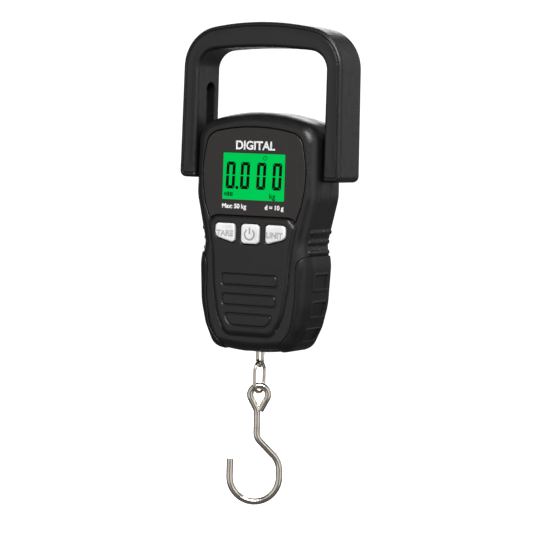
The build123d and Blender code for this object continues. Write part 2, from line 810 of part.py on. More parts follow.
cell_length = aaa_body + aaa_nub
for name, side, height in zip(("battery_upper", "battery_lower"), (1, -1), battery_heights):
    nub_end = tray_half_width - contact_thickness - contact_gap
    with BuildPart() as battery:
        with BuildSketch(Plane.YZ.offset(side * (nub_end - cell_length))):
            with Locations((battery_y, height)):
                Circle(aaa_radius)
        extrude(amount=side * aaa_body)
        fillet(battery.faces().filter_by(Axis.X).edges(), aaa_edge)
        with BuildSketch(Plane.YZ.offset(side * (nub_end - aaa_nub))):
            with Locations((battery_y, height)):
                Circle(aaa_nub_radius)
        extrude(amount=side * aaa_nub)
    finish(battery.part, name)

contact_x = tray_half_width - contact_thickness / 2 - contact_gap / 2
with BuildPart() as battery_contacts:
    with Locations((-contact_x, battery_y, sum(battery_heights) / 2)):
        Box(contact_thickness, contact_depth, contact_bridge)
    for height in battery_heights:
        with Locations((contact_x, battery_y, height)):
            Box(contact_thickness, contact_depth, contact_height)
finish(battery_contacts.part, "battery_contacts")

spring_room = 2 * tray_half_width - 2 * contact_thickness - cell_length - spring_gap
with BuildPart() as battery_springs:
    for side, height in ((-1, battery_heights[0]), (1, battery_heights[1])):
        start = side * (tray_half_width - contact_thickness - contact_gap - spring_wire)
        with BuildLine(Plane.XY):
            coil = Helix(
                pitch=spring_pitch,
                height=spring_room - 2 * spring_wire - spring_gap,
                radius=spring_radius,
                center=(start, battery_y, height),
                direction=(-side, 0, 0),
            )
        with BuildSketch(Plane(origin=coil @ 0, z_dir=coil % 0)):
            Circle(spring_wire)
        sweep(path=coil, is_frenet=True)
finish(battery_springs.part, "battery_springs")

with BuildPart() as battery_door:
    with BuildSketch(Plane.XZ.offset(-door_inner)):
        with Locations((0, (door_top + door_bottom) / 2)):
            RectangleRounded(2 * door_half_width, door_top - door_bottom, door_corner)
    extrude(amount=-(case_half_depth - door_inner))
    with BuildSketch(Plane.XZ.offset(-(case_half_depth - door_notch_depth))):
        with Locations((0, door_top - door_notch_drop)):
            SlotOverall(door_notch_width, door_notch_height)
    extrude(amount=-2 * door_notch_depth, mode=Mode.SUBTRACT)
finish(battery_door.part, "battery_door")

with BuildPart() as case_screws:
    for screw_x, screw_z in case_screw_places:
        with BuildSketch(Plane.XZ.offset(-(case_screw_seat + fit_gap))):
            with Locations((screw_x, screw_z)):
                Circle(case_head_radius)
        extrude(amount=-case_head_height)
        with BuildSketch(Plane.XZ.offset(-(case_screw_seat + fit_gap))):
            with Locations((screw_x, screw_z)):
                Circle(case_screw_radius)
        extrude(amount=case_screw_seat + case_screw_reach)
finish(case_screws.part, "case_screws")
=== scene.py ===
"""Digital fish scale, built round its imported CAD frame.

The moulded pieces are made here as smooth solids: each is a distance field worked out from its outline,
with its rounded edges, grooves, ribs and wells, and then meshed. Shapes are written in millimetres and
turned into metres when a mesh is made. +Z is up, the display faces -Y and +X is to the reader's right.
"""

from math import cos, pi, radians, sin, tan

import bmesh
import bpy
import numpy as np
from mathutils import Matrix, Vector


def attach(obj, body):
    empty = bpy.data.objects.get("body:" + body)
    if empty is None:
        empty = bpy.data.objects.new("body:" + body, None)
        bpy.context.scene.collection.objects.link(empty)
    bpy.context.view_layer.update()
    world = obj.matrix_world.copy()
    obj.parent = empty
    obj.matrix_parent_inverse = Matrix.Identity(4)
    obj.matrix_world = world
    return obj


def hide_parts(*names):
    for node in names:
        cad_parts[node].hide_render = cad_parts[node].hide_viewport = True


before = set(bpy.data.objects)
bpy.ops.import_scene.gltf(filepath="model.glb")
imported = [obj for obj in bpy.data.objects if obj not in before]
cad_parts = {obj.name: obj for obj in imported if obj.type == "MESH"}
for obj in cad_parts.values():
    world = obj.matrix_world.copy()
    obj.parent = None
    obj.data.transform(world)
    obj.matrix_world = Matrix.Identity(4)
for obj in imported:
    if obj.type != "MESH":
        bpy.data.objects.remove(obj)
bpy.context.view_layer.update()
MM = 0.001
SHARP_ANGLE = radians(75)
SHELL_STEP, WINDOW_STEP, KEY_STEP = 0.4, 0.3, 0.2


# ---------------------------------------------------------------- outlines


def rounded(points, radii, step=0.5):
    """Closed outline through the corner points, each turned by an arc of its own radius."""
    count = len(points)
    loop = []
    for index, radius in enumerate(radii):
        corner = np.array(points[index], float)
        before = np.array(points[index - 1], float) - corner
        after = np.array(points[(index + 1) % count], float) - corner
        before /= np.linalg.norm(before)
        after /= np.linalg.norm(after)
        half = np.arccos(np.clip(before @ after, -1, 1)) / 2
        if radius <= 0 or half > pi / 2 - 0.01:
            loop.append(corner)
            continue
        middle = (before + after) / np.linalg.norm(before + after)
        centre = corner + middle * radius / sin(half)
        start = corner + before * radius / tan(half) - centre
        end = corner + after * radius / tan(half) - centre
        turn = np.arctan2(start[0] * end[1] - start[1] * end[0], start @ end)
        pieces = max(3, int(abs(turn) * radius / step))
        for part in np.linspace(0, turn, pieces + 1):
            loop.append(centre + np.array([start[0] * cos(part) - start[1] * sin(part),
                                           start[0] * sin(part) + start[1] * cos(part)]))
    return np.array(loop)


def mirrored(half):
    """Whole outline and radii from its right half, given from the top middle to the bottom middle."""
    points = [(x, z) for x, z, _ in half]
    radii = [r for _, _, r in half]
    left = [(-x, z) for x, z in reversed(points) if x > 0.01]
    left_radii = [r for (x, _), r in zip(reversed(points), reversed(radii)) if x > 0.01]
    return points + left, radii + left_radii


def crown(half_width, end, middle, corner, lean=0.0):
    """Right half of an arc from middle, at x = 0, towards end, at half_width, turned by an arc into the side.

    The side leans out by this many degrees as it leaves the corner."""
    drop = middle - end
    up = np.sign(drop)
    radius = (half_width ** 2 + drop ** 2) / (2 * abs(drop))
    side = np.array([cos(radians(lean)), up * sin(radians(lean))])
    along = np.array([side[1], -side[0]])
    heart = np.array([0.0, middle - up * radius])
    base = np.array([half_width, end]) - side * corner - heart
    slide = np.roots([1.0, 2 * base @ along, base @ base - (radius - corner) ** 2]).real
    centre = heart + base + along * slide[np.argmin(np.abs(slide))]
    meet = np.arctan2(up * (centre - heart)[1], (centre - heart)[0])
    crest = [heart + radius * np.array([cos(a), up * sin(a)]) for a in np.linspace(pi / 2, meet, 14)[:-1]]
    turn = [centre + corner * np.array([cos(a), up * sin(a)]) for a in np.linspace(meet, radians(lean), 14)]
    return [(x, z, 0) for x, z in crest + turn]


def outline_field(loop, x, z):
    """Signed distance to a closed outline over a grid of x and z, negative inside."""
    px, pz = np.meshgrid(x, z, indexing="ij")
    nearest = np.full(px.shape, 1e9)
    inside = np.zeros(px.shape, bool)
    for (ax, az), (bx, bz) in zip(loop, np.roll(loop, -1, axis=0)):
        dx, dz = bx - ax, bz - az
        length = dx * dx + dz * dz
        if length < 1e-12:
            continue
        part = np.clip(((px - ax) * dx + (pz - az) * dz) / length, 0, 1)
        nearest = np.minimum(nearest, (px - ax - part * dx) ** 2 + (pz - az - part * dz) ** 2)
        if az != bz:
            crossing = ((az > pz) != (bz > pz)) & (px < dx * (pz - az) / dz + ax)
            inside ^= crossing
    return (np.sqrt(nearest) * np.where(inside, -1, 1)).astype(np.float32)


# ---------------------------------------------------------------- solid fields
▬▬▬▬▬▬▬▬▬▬
Print exactly the lines from the line with "extrude(amount=-case_head_height)" to the line with "if empty is", both included, and nothing else.

**Solution to this exercise**.
        extrude(amount=-case_head_height)
        with BuildSketch(Plane.XZ.offset(-(case_screw_seat + fit_gap))):
            with Locations((screw_x, screw_z)):
                Circle(case_screw_radius)
        extrude(amount=case_screw_seat + case_screw_reach)
finish(case_screws.part, "case_screws")
=== scene.py ===
"""Digital fish scale, built round its imported CAD frame.

The moulded pieces are made here as smooth solids: each is a distance field worked out from its outline,
with its rounded edges, grooves, ribs and wells, and then meshed. Shapes are written in millimetres and
turned into metres when a mesh is made. +Z is up, the display faces -Y and +X is to the reader's right.
"""

from math import cos, pi, radians, sin, tan

import bmesh
import bpy
import numpy as np
from mathutils import Matrix, Vector


def attach(obj, body):
    empty = bpy.data.objects.get("body:" + body)
    if empty is None:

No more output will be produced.